The breadth of the performances is also notable. On the heels of the sophisticated noise-wash of “Forever Getting Lost” comes the drunken-Casiotoned “Chords,” followed by throaty chords, low-frequency buzz and a washing machine throb in “From the Night Tape,” each just long enough to engage us before moving on.
As on Mirrors, the song titles here vary between the very concrete and the near-whimsical. “Honestly,” Defever says, “if I knew that ‘Guitar Echo’ was going to be the lead single from the album, I can assure you I would have included a better title.” He explains that “most of the original cassettes include song titles written carelessly around the edges of the tape, without sufficient clarity to truly identify which track is which.” Defever consulted his notebooks from the time for additional clues; “when there was no title or description available I have affixed one that is appropriate in mood and era.”

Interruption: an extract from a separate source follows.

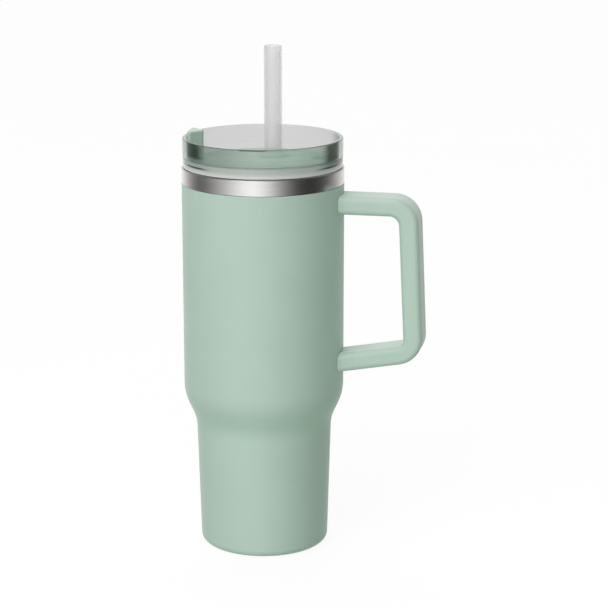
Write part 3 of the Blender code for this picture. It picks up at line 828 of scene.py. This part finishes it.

The titling affords some comparisons between Return to Never and the previous Mirrors. On Mirrors, “Echo Lake” offers us haunting tones and mild splashing. The lake on Return’s “Lake Night” is more eventful — crashing waves and guitar fuzz lead finally to suspended horn calls. Mirrors’ “Tape Sound” is a pastiche of rhythmic white noise and passing cars; Return’s “From the Night Tape” brings us a garage band next door crossed with a pair of Levi’s tumbling in a dryer. Mirrors’ “Because Piano” paints dark curtains of sound. Return’s “Piano V”’s reverse-gated chords throb through major, minor, diminished. Altogether, Return to Never is the more complex sonic portfolio, less comforting but more evocative.
And perhaps that’s how we want our memories of youth: less comforting, more evocative. Return to Never transports us to our own teenaged late nights alone, the sounds of cars on the freeway and the next-door neighbor’s power drill coming through the window, our own tentative, heartfelt notes on the guitar.